Write the material out again in full, exactly.
— start of Data segment —
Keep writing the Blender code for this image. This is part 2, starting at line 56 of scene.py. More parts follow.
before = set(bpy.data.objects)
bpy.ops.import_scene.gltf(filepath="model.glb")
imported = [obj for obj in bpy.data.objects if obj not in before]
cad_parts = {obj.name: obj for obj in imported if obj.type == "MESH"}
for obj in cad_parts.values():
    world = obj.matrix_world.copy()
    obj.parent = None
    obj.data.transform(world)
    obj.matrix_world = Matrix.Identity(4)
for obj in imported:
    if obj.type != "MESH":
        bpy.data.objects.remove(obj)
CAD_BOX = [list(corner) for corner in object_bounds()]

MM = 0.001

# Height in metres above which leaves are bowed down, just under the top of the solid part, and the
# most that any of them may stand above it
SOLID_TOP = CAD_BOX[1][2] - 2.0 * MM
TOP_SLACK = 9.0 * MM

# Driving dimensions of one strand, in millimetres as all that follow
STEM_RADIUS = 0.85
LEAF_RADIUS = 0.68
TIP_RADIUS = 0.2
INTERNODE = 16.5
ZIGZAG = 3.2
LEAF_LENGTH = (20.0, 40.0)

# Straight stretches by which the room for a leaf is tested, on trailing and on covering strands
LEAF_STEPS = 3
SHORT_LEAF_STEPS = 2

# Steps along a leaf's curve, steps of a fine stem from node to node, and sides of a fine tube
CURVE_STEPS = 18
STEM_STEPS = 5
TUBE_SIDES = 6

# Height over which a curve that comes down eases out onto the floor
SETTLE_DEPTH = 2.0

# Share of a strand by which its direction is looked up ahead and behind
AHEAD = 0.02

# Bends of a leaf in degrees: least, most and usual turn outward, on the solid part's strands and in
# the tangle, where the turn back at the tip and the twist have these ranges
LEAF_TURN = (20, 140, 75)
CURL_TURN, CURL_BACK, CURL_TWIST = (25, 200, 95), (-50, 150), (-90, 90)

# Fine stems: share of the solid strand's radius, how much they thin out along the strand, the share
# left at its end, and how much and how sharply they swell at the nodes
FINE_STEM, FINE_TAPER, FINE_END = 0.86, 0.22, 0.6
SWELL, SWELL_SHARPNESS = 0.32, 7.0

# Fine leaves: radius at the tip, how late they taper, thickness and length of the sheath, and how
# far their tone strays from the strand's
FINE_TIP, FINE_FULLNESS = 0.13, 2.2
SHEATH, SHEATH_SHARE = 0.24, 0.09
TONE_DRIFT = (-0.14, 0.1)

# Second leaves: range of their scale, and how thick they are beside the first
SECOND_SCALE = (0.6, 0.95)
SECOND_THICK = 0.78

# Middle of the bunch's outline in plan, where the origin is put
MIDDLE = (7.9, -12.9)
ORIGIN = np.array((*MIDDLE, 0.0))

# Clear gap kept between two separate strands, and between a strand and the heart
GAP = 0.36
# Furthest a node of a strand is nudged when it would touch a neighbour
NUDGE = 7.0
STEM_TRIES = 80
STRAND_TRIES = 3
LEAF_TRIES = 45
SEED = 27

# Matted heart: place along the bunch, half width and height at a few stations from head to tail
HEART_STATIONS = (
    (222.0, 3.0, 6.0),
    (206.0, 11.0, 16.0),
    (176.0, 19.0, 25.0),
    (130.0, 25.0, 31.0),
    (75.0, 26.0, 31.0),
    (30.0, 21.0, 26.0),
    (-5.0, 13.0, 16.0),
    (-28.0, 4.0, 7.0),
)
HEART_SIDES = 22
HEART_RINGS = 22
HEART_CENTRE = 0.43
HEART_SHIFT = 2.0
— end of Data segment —
> _Complete output_
Keep writing the Blender code for this image. This is part 2, starting at line 56 of scene.py. More parts follow.
before = set(bpy.data.objects)
bpy.ops.import_scene.gltf(filepath="model.glb")
imported = [obj for obj in bpy.data.objects if obj not in before]
cad_parts = {obj.name: obj for obj in imported if obj.type == "MESH"}
for obj in cad_parts.values():
    world = obj.matrix_world.copy()
    obj.parent = None
    obj.data.transform(world)
    obj.matrix_world = Matrix.Identity(4)
for obj in imported:
    if obj.type != "MESH":
        bpy.data.objects.remove(obj)
CAD_BOX = [list(corner) for corner in object_bounds()]

MM = 0.001

# Height in metres above which leaves are bowed down, just under the top of the solid part, and the
# most that any of them may stand above it
SOLID_TOP = CAD_BOX[1][2] - 2.0 * MM
TOP_SLACK = 9.0 * MM

# Driving dimensions of one strand, in millimetres as all that follow
STEM_RADIUS = 0.85
LEAF_RADIUS = 0.68
TIP_RADIUS = 0.2
INTERNODE = 16.5
ZIGZAG = 3.2
LEAF_LENGTH = (20.0, 40.0)

# Straight stretches by which the room for a leaf is tested, on trailing and on covering strands
LEAF_STEPS = 3
SHORT_LEAF_STEPS = 2

# Steps along a leaf's curve, steps of a fine stem from node to node, and sides of a fine tube
CURVE_STEPS = 18
STEM_STEPS = 5
TUBE_SIDES = 6

# Height over which a curve that comes down eases out onto the floor
SETTLE_DEPTH = 2.0

# Share of a strand by which its direction is looked up ahead and behind
AHEAD = 0.02

# Bends of a leaf in degrees: least, most and usual turn outward, on the solid part's strands and in
# the tangle, where the turn back at the tip and the twist have these ranges
LEAF_TURN = (20, 140, 75)
CURL_TURN, CURL_BACK, CURL_TWIST = (25, 200, 95), (-50, 150), (-90, 90)

# Fine stems: share of the solid strand's radius, how much they thin out along the strand, the share
# left at its end, and how much and how sharply they swell at the nodes
FINE_STEM, FINE_TAPER, FINE_END = 0.86, 0.22, 0.6
SWELL, SWELL_SHARPNESS = 0.32, 7.0

# Fine leaves: radius at the tip, how late they taper, thickness and length of the sheath, and how
# far their tone strays from the strand's
FINE_TIP, FINE_FULLNESS = 0.13, 2.2
SHEATH, SHEATH_SHARE = 0.24, 0.09
TONE_DRIFT = (-0.14, 0.1)

# Second leaves: range of their scale, and how thick they are beside the first
SECOND_SCALE = (0.6, 0.95)
SECOND_THICK = 0.78

# Middle of the bunch's outline in plan, where the origin is put
MIDDLE = (7.9, -12.9)
ORIGIN = np.array((*MIDDLE, 0.0))

# Clear gap kept between two separate strands, and between a strand and the heart
GAP = 0.36
# Furthest a node of a strand is nudged when it would touch a neighbour
NUDGE = 7.0
STEM_TRIES = 80
STRAND_TRIES = 3
LEAF_TRIES = 45
SEED = 27

# Matted heart: place along the bunch, half width and height at a few stations from head to tail
HEART_STATIONS = (
    (222.0, 3.0, 6.0),
    (206.0, 11.0, 16.0),
    (176.0, 19.0, 25.0),
    (130.0, 25.0, 31.0),
    (75.0, 26.0, 31.0),
    (30.0, 21.0, 26.0),
    (-5.0, 13.0, 16.0),
    (-28.0, 4.0, 7.0),
)
HEART_SIDES = 22
HEART_RINGS = 22
HEART_CENTRE = 0.43
HEART_SHIFT = 2.0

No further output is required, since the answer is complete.